* BEGIN *
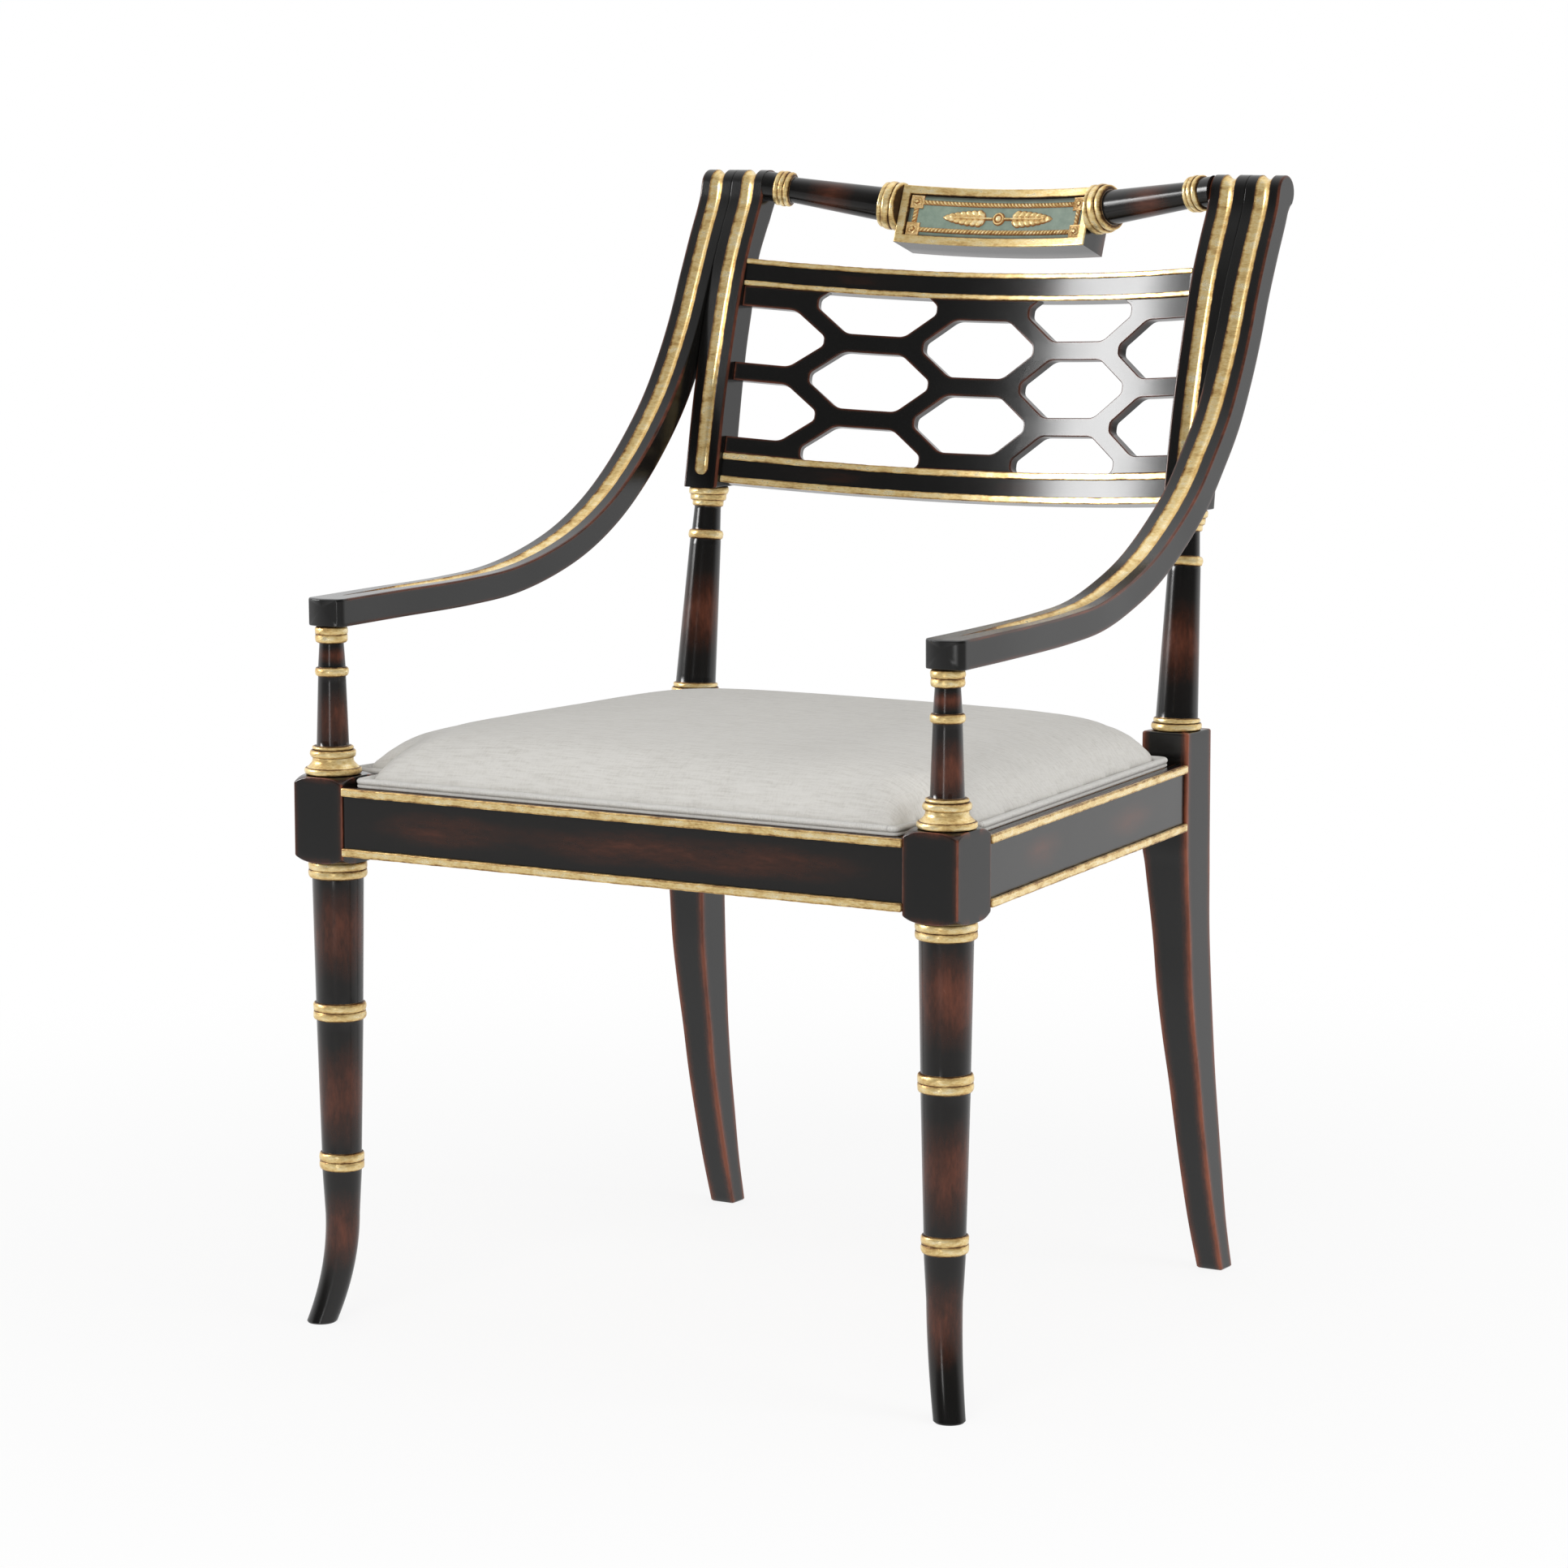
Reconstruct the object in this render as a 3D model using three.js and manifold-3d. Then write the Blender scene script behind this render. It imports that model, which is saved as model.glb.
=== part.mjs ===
// An open armchair with a lattice back, ebonised and parcel gilt, with a drop-in upholstered seat.
// Millimetres. +Z is up, +Y runs from the front of the chair to its back, and +X to the right of
// someone who stands in front of it. The floor is z = 0, and y = 0 lies near the middle of the seat
// until the last lines, which move the whole chair so that its box is centred.
import * as THREE from "three";
import { mergeVertices } from "three/addons/utils/BufferGeometryUtils.js";
import Module from "manifold-3d";

const wasm = await Module();
wasm.setup();

// Driving sizes of the whole chair
const overallHeight = 913.4;
const seatRailTop = 438.7;
const seatRailHeight = 54.6;
const frontLegX = 278.3;
const frontLegY = -221.7;
const backLegX = 234;
const backLegY = 239;
const clearance = 0.3;
const overrun = 8;

// Square block at the head of a front leg, its ends domed as if turned
const frontBlock = { halfWidth: 23.6, halfDepth: 25.6, top: 445.6, bottom: 375.8, dome: 6, crown: 22.8 };

// Turned front leg below its block: radii at the heights where the shape changes
const legCollar = { radius: 23.5, neck: 21.4, bead: 6.7 };
const legUpperRing = { height: 255, radius: 21.2, neck: 18.7, bead: 7 };
const legLowerRing = { height: 132.5, radius: 18.1, neck: 16, bead: 7 };
const legTopRadius = 20.5;
const legAnkle = { height: 87, radius: 13.8 };
const legSole = { radius: 12.3, splayX: 12.4, splayY: 13.6 };

// Post between the front block and the arm, one turning with a tenon at each end
const post = {
  x: 279.8,
  y: -224,
  top: 563.4,
  baseRadius: 22.6,
  baseBead: 8.6,
  neckRadius: 16.2,
  neckRise: 11.5,
  torusRadius: 18.3,
  torusRise: 17.1,
  torusBead: 5.6,
  footRadius: 12.9,
  headRadius: 9.4,
  ringDrop: 35.8,
  ringRadius: 12.9,
  ringBead: 6.6,
  collarRadius: 12.9,
  collarBead: 6.1,
};
const tenonRadius = 6.5;
const tenonLength = 15;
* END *
EXERCISE DETAILS:
Copy the data above exactly. Every line must be included.

EXERCISE ANSWER:
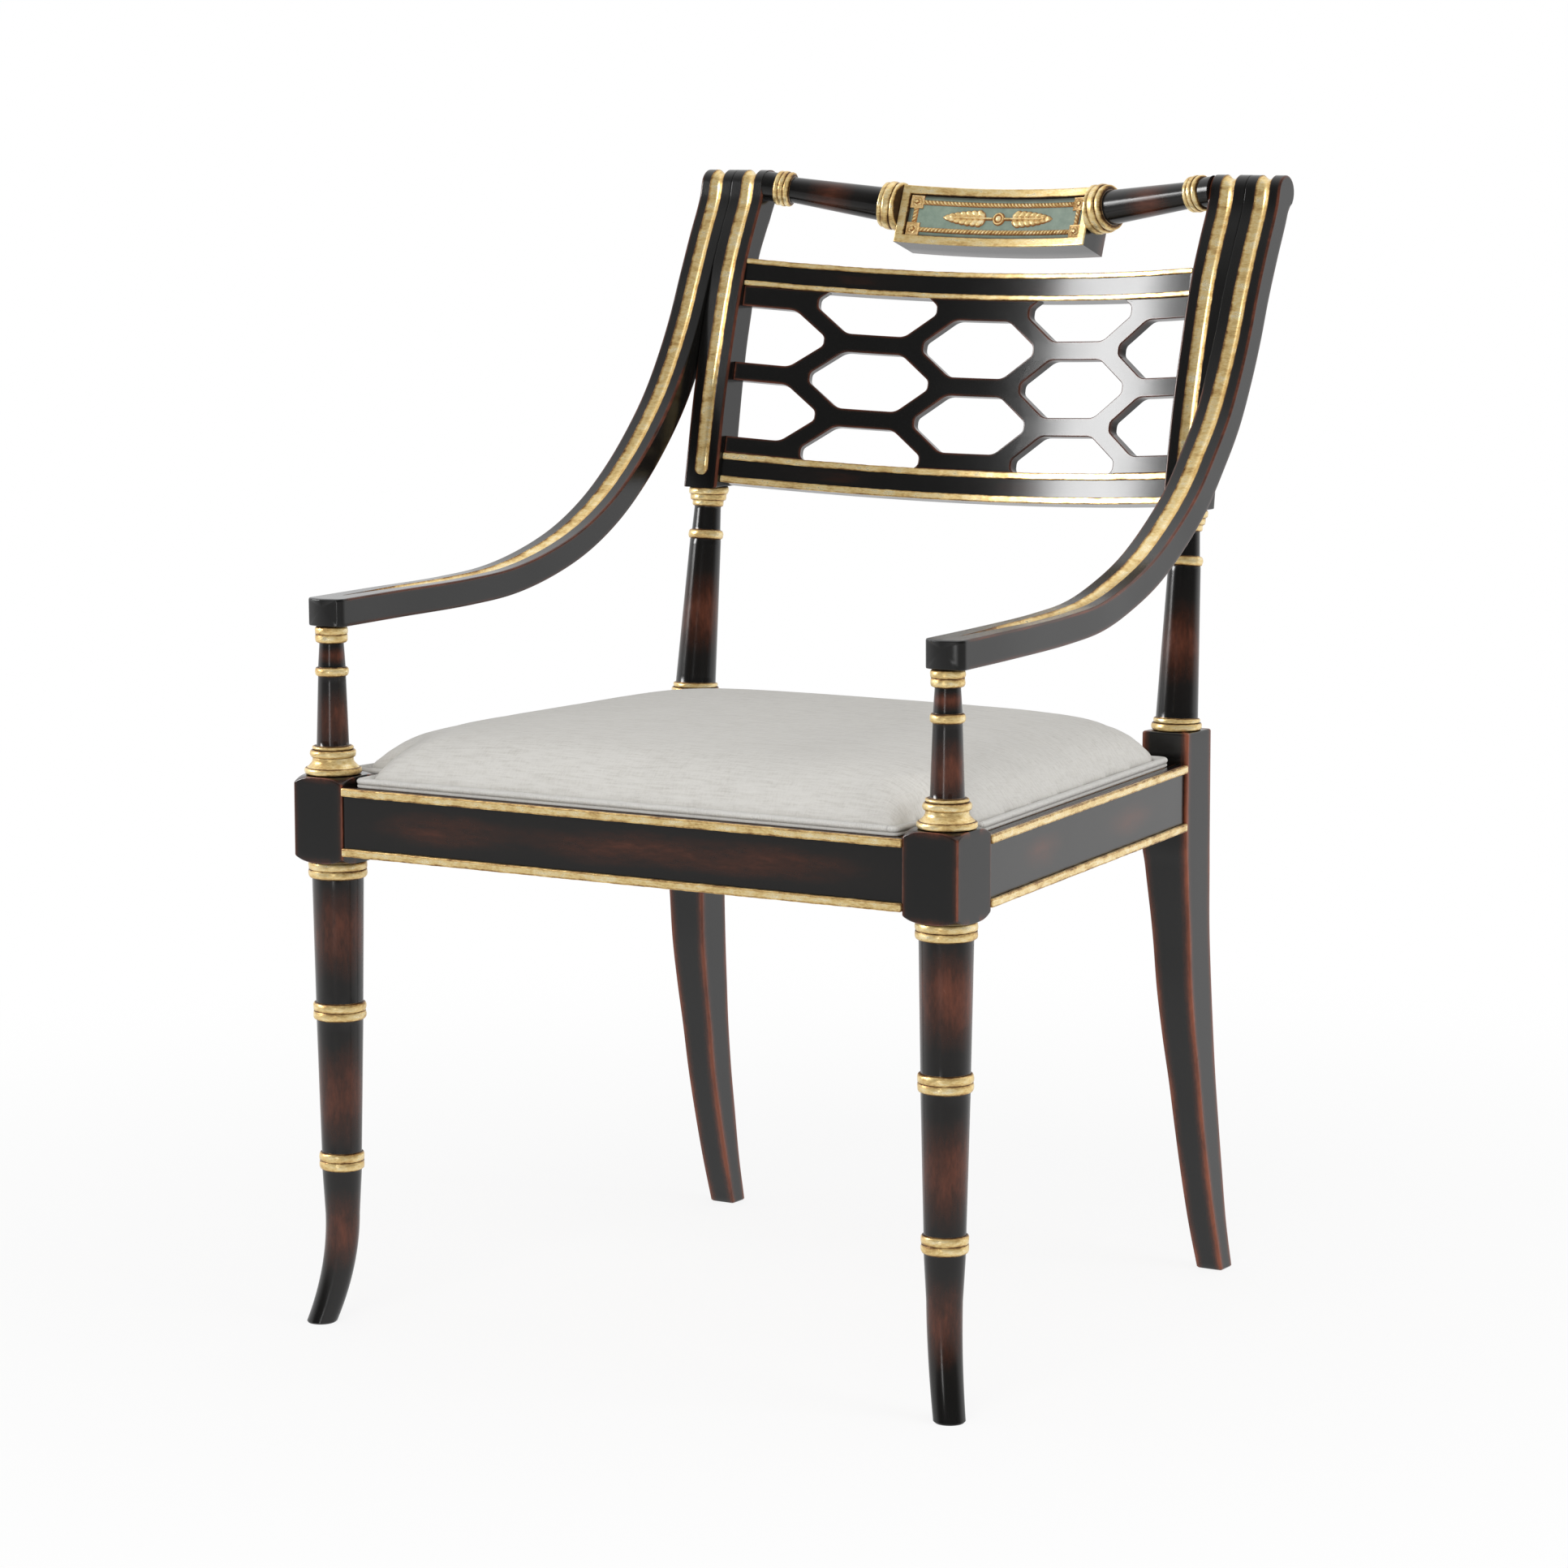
Reconstruct the object in this render as a 3D model using three.js and manifold-3d. Then write the Blender scene script behind this render. It imports that model, which is saved as model.glb.
=== part.mjs ===
// An open armchair with a lattice back, ebonised and parcel gilt, with a drop-in upholstered seat.
// Millimetres. +Z is up, +Y runs from the front of the chair to its back, and +X to the right of
// someone who stands in front of it. The floor is z = 0, and y = 0 lies near the middle of the seat
// until the last lines, which move the whole chair so that its box is centred.
import * as THREE from "three";
import { mergeVertices } from "three/addons/utils/BufferGeometryUtils.js";
import Module from "manifold-3d";

const wasm = await Module();
wasm.setup();

// Driving sizes of the whole chair
const overallHeight = 913.4;
const seatRailTop = 438.7;
const seatRailHeight = 54.6;
const frontLegX = 278.3;
const frontLegY = -221.7;
const backLegX = 234;
const backLegY = 239;
const clearance = 0.3;
const overrun = 8;

// Square block at the head of a front leg, its ends domed as if turned
const frontBlock = { halfWidth: 23.6, halfDepth: 25.6, top: 445.6, bottom: 375.8, dome: 6, crown: 22.8 };

// Turned front leg below its block: radii at the heights where the shape changes
const legCollar = { radius: 23.5, neck: 21.4, bead: 6.7 };
const legUpperRing = { height: 255, radius: 21.2, neck: 18.7, bead: 7 };
const legLowerRing = { height: 132.5, radius: 18.1, neck: 16, bead: 7 };
const legTopRadius = 20.5;
const legAnkle = { height: 87, radius: 13.8 };
const legSole = { radius: 12.3, splayX: 12.4, splayY: 13.6 };

// Post between the front block and the arm, one turning with a tenon at each end
const post = {
  x: 279.8,
  y: -224,
  top: 563.4,
  baseRadius: 22.6,
  baseBead: 8.6,
  neckRadius: 16.2,
  neckRise: 11.5,
  torusRadius: 18.3,
  torusRise: 17.1,
  torusBead: 5.6,
  footRadius: 12.9,
  headRadius: 9.4,
  ringDrop: 35.8,
  ringRadius: 12.9,
  ringBead: 6.6,
  collarRadius: 12.9,
  collarBead: 6.1,
};
const tenonRadius = 6.5;
const tenonLength = 15;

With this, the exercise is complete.